Exercise task: The lines to return are those from the one containing "for node in" down to the one containing "self.lamp()", inclusive; return them exactly and nothing else.

Raw records:
--------
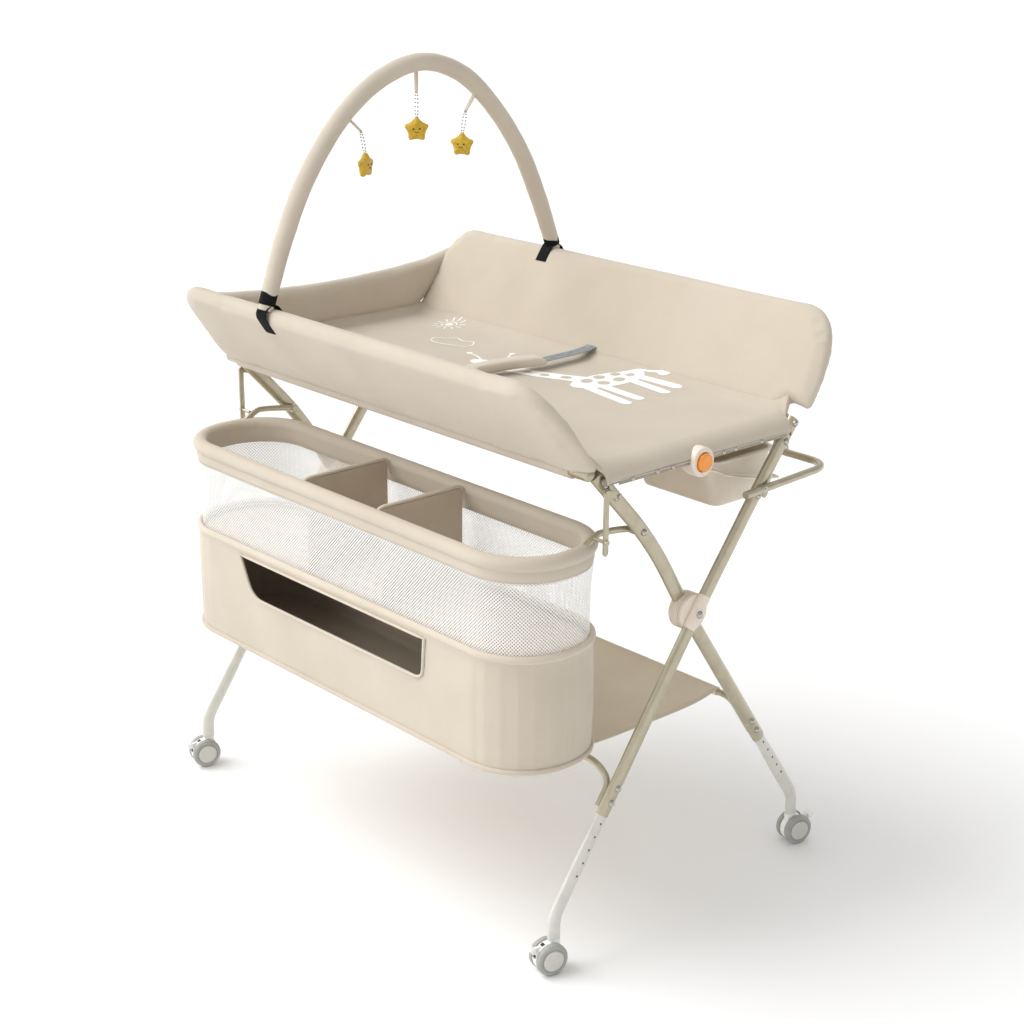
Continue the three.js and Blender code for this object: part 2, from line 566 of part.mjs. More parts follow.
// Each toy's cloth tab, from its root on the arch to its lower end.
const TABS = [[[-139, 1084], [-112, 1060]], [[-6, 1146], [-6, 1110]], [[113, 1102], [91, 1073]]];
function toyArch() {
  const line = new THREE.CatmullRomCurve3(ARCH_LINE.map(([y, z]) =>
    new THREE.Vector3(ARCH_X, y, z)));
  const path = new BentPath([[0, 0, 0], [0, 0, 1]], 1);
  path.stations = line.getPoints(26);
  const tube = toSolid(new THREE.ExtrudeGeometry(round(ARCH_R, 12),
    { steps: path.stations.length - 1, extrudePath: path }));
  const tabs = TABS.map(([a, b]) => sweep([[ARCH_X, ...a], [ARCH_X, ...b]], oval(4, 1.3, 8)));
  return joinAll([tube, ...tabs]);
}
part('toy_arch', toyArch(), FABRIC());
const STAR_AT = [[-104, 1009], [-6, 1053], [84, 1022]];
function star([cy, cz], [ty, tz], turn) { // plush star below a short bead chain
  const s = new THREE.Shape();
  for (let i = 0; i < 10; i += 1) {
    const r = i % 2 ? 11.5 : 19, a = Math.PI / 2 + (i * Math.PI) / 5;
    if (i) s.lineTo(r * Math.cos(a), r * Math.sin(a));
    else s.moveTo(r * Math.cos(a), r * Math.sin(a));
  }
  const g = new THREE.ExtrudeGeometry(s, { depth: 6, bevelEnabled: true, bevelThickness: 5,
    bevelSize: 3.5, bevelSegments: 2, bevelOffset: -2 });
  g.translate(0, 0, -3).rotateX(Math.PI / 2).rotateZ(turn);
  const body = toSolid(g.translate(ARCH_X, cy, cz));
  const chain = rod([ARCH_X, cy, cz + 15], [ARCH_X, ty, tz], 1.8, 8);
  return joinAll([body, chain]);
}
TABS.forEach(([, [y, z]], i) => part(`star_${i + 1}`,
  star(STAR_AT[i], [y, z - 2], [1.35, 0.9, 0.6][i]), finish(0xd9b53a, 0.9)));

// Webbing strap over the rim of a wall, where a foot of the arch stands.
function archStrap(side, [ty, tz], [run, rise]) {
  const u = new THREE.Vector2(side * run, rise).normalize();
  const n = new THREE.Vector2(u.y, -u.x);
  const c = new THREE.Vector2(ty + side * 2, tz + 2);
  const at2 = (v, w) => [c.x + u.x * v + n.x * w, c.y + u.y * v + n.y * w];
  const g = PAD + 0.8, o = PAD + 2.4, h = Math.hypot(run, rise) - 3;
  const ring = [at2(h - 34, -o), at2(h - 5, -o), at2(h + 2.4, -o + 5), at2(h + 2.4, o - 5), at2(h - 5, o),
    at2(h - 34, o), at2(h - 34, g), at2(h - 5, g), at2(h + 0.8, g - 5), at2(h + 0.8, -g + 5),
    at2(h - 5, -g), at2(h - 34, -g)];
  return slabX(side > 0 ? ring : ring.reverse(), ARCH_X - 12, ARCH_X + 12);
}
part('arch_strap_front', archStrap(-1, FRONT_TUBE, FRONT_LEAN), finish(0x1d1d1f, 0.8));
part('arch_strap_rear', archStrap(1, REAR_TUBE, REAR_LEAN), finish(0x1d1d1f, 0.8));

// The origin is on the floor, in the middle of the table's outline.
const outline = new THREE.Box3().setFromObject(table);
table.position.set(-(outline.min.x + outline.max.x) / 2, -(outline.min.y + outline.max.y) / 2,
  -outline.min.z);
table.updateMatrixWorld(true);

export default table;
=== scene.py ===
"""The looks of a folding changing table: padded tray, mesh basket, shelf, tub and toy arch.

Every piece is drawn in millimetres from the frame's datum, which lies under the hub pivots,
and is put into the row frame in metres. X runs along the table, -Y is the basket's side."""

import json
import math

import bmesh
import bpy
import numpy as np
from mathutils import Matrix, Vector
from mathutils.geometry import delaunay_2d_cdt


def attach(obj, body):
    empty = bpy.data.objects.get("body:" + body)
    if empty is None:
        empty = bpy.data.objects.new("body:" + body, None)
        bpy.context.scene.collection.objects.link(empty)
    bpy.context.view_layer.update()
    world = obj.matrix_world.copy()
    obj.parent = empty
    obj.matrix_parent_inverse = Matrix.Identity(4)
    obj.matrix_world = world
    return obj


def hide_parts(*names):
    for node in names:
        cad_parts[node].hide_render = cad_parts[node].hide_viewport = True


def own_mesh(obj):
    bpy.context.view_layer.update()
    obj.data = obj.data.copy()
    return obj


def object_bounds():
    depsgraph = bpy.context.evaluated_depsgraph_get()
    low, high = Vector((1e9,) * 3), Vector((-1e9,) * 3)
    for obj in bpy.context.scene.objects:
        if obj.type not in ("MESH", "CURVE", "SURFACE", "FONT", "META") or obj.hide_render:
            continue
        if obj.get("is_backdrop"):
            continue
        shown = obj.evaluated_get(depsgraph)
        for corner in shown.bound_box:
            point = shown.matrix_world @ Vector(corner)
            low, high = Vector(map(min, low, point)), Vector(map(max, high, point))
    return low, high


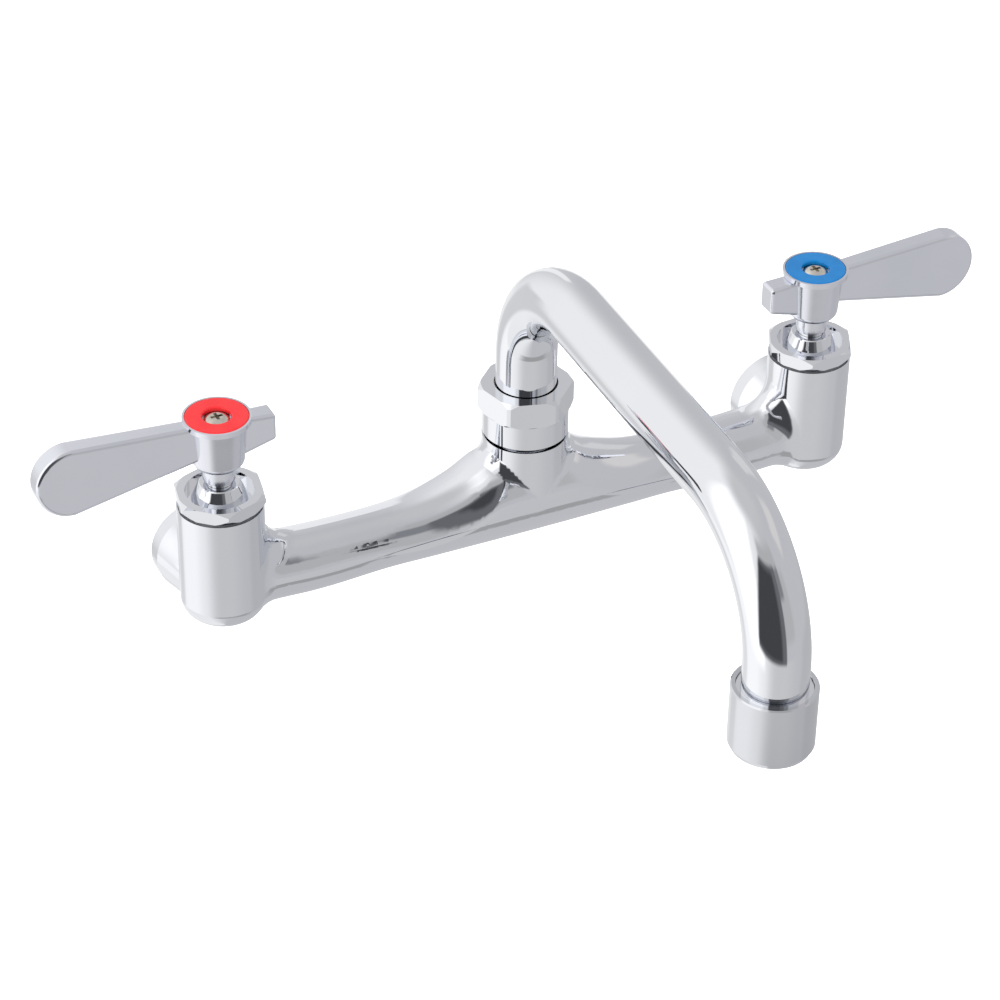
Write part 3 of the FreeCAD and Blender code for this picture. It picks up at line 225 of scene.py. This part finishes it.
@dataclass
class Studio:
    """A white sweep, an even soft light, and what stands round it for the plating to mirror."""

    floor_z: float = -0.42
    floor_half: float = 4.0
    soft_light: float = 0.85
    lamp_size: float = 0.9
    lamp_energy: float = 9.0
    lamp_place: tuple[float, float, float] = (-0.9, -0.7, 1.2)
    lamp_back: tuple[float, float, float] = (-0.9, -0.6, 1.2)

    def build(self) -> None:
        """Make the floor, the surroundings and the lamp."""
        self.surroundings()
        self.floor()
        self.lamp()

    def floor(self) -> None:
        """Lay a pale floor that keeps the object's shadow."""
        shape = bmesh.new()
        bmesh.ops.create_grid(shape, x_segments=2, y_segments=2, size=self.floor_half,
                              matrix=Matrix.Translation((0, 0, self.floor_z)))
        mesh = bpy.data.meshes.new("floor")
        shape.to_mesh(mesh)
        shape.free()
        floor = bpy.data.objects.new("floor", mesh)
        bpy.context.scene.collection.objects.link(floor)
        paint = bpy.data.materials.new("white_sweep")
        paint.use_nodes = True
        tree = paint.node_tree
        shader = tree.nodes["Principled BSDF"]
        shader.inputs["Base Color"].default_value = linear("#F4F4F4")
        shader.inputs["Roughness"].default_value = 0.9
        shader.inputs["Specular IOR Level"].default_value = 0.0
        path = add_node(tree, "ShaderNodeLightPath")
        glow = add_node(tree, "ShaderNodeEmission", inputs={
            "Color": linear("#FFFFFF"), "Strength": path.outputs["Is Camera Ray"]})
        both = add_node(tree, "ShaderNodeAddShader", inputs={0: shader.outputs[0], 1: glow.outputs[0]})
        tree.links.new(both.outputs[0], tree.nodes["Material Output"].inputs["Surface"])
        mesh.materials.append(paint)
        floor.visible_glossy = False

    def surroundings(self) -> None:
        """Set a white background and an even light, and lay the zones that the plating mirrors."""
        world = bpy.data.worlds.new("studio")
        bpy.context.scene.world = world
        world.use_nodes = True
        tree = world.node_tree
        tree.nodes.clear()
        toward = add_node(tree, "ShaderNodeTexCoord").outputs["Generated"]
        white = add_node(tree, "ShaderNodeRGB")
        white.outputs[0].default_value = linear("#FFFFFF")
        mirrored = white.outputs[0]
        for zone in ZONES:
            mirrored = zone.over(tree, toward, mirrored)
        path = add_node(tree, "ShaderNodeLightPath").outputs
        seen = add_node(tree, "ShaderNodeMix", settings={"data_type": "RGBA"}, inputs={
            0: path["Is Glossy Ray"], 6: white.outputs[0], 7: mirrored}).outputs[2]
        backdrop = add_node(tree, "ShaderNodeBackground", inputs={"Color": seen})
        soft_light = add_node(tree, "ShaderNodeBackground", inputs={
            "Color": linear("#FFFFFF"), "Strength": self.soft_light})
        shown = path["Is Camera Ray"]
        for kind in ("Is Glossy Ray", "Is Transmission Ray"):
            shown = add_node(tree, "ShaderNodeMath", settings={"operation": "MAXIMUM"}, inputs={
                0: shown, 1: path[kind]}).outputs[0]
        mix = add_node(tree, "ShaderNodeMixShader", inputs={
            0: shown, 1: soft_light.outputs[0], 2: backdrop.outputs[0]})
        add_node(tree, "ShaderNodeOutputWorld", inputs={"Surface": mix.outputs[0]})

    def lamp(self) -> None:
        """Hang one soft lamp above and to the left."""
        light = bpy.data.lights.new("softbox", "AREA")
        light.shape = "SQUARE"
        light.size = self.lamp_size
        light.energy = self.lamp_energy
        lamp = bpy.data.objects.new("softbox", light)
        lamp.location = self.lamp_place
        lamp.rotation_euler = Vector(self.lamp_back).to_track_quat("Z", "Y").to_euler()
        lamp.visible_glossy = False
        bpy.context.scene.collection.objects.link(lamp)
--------
Solution to this exercise:
    for node in names:
        cad_parts[node].hide_render = cad_parts[node].hide_viewport = True


def own_mesh(obj):
    bpy.context.view_layer.update()
    obj.data = obj.data.copy()
    return obj


def object_bounds():
    depsgraph = bpy.context.evaluated_depsgraph_get()
    low, high = Vector((1e9,) * 3), Vector((-1e9,) * 3)
    for obj in bpy.context.scene.objects:
        if obj.type not in ("MESH", "CURVE", "SURFACE", "FONT", "META") or obj.hide_render:
            continue
        if obj.get("is_backdrop"):
            continue
        shown = obj.evaluated_get(depsgraph)
        for corner in shown.bound_box:
            point = shown.matrix_world @ Vector(corner)
            low, high = Vector(map(min, low, point)), Vector(map(max, high, point))
    return low, high


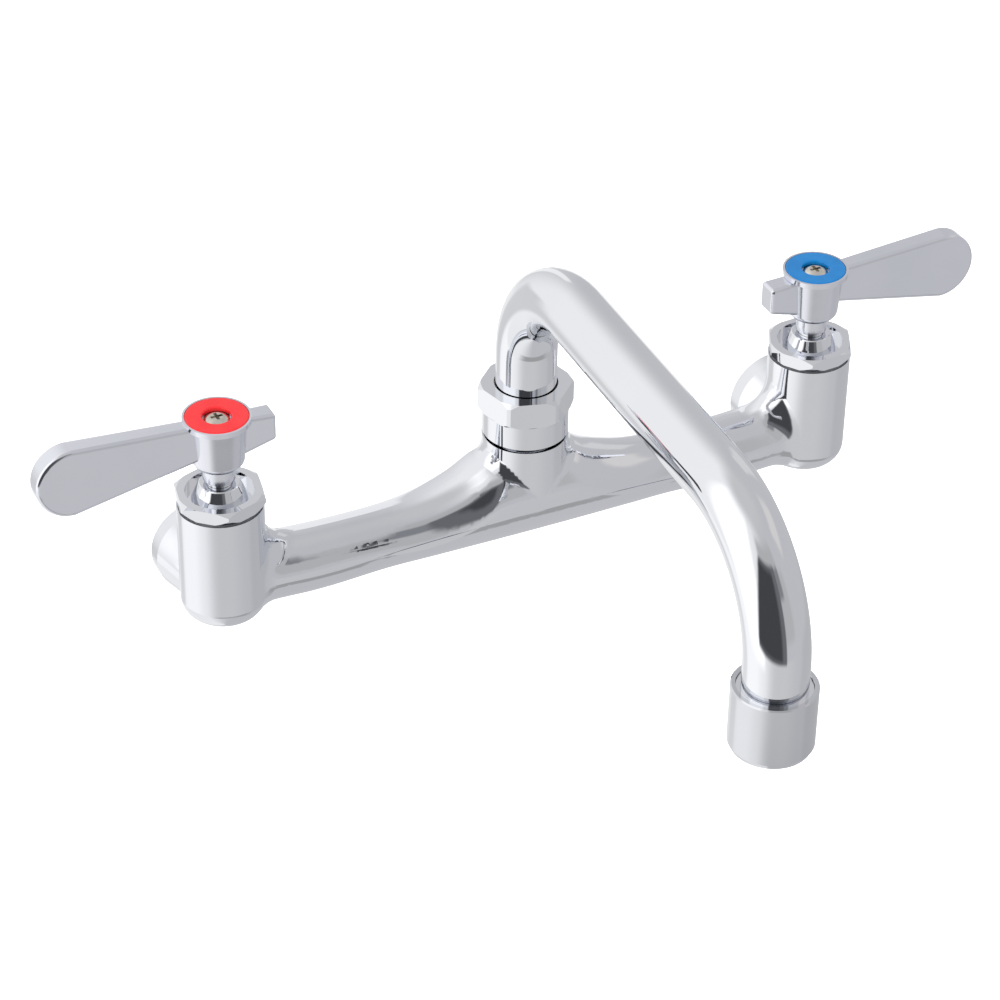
Write part 3 of the FreeCAD and Blender code for this picture. It picks up at line 225 of scene.py. This part finishes it.
@dataclass
class Studio:
    """A white sweep, an even soft light, and what stands round it for the plating to mirror."""

    floor_z: float = -0.42
    floor_half: float = 4.0
    soft_light: float = 0.85
    lamp_size: float = 0.9
    lamp_energy: float = 9.0
    lamp_place: tuple[float, float, float] = (-0.9, -0.7, 1.2)
    lamp_back: tuple[float, float, float] = (-0.9, -0.6, 1.2)

    def build(self) -> None:
        """Make the floor, the surroundings and the lamp."""
        self.surroundings()
        self.floor()
        self.lamp()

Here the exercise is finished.